Разногласия подчас доходили до смешного. Каждый год 17 ноября студенты Линкольн-колледжа в Оксфорде, явно католики по своим убеждениям, отмечали День святого Хью Линкольнского. Однажды, в 1580-м, мэр Оксфорда увидел, как студенты звонят в колокола в Церкви Всех Святых, и, решив, что это звон в память о королеве Марии, предъявил им обвинения. Однако находчивым студентам удалось избежать наказания: они заявили, что этот звон — в честь восшествия Елизаветы на престол. Пристыженный мэр тогда приказал всем церквям звонить в колокола. В некоторых графствах Англии сохранились документы о плате для звонарей: одним заплатили за звон в честь Елизаветы, а другим — за звон в память о святом Хью. Если власти сами не знали, по какому поводу раздается звон колоколов, то как же об этом могли догадаться провинциальные звонари? Святой Хью? Мария? Елизавета?

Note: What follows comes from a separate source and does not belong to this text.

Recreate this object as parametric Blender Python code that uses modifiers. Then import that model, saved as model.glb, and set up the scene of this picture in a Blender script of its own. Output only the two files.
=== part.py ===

Пуритане считали День восшествия Елизаветы на престол католическим праздником, католики же проклинали его как языческий: для него «не больше оснований, чем для языческого обряда поклонения идолам или богам — Юпитеру, Марсу, Геркулесу и прочим». В полемических трактатах католики откровенно высмеивают этот праздник, считая, что те, кто его отмечает, на самом деле почитают не Деву Марию, а королеву Елизавету — и насаждают это повсеместно. Э. Раштон пришел в ярость, когда 17 ноября в соборе святого Павла богослужение во славу Девы Марии «исполнили <…> в честь <…> королевы Елизаветы, восхваляя ее». Использование религиозных обрядов в политических целях — это уже слишком. Сторонники Елизаветы, услышав подобные обвинения, только брызгали слюной.